### [Data]
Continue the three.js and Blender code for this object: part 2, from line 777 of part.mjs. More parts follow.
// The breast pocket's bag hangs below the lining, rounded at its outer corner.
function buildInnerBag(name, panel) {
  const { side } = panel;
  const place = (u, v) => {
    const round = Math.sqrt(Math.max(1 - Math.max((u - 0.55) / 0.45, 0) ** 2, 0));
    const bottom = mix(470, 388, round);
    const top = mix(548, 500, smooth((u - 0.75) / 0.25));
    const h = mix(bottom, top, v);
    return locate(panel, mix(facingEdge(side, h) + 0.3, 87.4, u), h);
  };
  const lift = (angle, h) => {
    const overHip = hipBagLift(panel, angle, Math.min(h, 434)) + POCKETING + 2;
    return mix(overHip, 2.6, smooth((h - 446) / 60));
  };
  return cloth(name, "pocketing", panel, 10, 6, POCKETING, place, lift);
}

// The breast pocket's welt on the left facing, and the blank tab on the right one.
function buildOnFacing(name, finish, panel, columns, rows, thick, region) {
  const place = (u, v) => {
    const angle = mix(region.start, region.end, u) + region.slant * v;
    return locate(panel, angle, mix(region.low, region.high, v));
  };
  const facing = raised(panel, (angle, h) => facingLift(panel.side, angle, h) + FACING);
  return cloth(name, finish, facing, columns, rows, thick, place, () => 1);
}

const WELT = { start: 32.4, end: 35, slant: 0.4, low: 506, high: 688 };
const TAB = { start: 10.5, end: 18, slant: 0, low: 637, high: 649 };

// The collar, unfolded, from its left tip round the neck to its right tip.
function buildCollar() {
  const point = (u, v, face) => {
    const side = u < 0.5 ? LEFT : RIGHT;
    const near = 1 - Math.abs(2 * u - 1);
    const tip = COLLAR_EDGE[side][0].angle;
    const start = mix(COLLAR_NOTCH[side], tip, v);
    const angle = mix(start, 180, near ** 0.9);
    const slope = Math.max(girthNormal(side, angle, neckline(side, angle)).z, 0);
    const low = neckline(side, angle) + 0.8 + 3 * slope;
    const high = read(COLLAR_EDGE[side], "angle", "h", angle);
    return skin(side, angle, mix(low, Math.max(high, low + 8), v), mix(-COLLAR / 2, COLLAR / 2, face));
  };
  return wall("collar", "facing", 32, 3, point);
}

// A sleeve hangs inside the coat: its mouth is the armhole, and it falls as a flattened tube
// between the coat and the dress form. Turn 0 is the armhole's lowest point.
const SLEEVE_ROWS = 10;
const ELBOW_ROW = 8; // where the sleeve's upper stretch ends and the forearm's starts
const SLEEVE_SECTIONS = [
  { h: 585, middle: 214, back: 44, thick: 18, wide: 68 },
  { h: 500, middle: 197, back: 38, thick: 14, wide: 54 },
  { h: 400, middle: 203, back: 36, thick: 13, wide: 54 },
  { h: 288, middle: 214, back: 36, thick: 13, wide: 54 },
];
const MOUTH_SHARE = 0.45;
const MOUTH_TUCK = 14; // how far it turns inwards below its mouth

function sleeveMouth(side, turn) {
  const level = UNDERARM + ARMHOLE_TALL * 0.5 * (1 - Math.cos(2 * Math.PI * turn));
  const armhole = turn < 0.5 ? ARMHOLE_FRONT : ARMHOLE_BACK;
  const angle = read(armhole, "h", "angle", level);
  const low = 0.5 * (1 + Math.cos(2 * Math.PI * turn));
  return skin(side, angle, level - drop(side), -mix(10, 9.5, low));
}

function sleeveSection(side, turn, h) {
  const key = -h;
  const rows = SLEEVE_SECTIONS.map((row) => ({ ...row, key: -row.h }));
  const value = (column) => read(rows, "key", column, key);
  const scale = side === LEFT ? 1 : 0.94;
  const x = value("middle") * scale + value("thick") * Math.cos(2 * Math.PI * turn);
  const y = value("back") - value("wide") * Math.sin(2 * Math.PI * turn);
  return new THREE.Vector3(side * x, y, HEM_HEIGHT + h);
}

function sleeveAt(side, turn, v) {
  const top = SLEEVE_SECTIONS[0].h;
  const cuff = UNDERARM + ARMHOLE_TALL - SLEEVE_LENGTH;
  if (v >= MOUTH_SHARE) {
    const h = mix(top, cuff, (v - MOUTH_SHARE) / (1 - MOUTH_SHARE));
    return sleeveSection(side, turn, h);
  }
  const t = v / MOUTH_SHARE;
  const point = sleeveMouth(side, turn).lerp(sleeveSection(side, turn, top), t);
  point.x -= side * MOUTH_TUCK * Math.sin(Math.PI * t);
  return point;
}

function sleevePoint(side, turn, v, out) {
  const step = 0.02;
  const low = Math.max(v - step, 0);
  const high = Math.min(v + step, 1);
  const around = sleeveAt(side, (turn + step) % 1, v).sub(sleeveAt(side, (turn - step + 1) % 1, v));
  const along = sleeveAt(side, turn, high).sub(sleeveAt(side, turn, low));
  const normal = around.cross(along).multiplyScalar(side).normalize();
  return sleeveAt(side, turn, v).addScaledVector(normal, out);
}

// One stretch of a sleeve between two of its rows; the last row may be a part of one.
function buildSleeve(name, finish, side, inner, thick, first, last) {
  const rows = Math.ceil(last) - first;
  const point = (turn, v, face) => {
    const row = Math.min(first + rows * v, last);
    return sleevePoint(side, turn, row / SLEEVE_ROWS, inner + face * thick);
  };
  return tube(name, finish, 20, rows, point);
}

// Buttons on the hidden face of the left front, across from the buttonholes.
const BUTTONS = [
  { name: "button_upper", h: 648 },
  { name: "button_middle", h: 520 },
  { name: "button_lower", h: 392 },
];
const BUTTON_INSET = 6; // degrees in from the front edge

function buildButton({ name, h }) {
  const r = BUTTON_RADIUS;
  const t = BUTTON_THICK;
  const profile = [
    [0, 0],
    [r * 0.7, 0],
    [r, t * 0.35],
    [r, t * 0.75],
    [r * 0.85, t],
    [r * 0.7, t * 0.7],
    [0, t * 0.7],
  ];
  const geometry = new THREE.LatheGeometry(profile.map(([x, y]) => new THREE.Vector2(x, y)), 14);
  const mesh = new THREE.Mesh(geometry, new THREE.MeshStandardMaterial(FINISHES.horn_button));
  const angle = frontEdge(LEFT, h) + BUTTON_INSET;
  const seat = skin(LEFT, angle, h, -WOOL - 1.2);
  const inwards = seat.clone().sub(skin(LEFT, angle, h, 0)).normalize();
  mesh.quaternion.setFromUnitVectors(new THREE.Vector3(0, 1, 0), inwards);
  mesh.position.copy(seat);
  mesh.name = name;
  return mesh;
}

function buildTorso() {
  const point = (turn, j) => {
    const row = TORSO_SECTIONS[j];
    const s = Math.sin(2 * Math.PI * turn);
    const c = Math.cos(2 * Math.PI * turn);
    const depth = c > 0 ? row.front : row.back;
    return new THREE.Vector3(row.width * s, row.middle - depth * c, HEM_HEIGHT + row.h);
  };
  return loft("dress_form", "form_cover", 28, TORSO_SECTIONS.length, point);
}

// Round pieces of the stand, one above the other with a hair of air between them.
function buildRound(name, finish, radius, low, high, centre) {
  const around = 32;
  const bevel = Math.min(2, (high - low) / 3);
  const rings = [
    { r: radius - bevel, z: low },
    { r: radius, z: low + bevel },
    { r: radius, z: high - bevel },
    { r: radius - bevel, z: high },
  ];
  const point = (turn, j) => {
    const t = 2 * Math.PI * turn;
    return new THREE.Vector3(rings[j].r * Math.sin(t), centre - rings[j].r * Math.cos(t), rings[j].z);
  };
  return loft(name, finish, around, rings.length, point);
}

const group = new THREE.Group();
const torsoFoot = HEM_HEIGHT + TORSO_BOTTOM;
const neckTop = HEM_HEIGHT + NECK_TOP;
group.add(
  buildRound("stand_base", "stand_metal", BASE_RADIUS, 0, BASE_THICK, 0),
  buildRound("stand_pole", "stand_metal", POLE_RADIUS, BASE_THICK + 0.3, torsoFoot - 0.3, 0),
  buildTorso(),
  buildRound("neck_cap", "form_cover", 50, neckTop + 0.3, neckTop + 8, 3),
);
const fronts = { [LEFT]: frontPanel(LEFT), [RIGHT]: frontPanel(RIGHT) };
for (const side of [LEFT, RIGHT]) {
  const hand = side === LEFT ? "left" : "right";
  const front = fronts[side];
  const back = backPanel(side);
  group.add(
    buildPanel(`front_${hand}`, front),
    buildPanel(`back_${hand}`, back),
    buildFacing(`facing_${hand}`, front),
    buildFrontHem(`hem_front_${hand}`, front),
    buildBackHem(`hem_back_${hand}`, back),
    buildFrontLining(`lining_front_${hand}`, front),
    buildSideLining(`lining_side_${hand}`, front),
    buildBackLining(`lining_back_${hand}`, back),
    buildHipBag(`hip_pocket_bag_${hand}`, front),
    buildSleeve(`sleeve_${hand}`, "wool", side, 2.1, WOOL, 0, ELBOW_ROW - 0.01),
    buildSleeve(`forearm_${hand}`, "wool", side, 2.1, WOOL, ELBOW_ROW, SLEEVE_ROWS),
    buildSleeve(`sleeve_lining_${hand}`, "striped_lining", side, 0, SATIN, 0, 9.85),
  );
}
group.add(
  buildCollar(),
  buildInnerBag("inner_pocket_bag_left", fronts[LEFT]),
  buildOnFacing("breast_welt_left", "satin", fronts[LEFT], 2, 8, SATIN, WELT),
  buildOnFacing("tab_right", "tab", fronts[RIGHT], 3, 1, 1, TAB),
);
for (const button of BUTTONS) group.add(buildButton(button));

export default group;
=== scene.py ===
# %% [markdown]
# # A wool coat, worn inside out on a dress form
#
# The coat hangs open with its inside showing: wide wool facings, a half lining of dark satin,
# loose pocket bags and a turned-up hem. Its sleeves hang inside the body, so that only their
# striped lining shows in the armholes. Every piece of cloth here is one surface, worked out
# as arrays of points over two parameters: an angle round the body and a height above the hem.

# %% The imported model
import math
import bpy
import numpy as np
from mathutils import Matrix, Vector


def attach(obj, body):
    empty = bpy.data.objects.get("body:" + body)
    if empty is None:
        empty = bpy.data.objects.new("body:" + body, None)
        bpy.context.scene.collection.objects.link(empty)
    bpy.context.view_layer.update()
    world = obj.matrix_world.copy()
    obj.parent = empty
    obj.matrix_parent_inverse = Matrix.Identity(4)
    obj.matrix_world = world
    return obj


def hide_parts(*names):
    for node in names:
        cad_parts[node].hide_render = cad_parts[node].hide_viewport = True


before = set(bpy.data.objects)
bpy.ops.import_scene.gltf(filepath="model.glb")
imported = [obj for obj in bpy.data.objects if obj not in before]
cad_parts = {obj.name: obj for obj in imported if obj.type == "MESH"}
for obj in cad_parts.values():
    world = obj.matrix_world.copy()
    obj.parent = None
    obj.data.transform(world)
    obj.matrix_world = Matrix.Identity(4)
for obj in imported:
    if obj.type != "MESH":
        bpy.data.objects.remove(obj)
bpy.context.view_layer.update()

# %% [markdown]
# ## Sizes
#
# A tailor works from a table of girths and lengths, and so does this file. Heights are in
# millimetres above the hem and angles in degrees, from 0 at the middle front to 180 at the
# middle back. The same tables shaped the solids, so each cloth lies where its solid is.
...
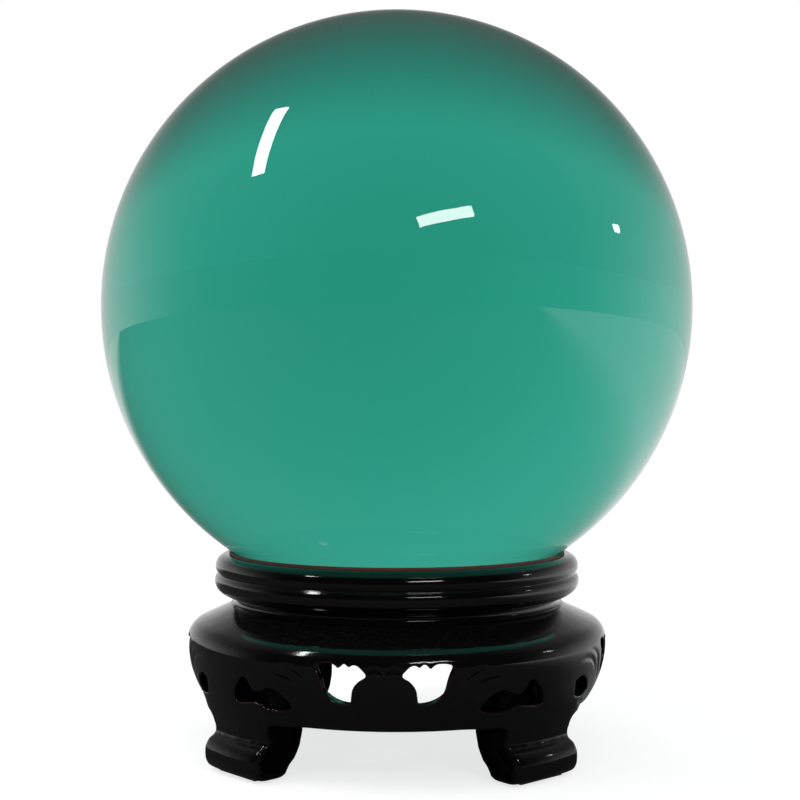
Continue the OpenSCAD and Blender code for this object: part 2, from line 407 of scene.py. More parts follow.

### [Exercise goal]
Print, without alteration, the lines from the line with "const back = backPanel(side);" to the line with "before = set(bpy.data.objects)". Include both of them, and omit every other line.

### [Finished task]
  const back = backPanel(side);
  group.add(
    buildPanel(`front_${hand}`, front),
    buildPanel(`back_${hand}`, back),
    buildFacing(`facing_${hand}`, front),
    buildFrontHem(`hem_front_${hand}`, front),
    buildBackHem(`hem_back_${hand}`, back),
    buildFrontLining(`lining_front_${hand}`, front),
    buildSideLining(`lining_side_${hand}`, front),
    buildBackLining(`lining_back_${hand}`, back),
    buildHipBag(`hip_pocket_bag_${hand}`, front),
    buildSleeve(`sleeve_${hand}`, "wool", side, 2.1, WOOL, 0, ELBOW_ROW - 0.01),
    buildSleeve(`forearm_${hand}`, "wool", side, 2.1, WOOL, ELBOW_ROW, SLEEVE_ROWS),
    buildSleeve(`sleeve_lining_${hand}`, "striped_lining", side, 0, SATIN, 0, 9.85),
  );
}
group.add(
  buildCollar(),
  buildInnerBag("inner_pocket_bag_left", fronts[LEFT]),
  buildOnFacing("breast_welt_left", "satin", fronts[LEFT], 2, 8, SATIN, WELT),
  buildOnFacing("tab_right", "tab", fronts[RIGHT], 3, 1, 1, TAB),
);
for (const button of BUTTONS) group.add(buildButton(button));

export default group;
=== scene.py ===
# %% [markdown]
# # A wool coat, worn inside out on a dress form
#
# The coat hangs open with its inside showing: wide wool facings, a half lining of dark satin,
# loose pocket bags and a turned-up hem. Its sleeves hang inside the body, so that only their
# striped lining shows in the armholes. Every piece of cloth here is one surface, worked out
# as arrays of points over two parameters: an angle round the body and a height above the hem.

# %% The imported model
import math
import bpy
import numpy as np
from mathutils import Matrix, Vector


def attach(obj, body):
    empty = bpy.data.objects.get("body:" + body)
    if empty is None:
        empty = bpy.data.objects.new("body:" + body, None)
        bpy.context.scene.collection.objects.link(empty)
    bpy.context.view_layer.update()
    world = obj.matrix_world.copy()
    obj.parent = empty
    obj.matrix_parent_inverse = Matrix.Identity(4)
    obj.matrix_world = world
    return obj


def hide_parts(*names):
    for node in names:
        cad_parts[node].hide_render = cad_parts[node].hide_viewport = True


before = set(bpy.data.objects)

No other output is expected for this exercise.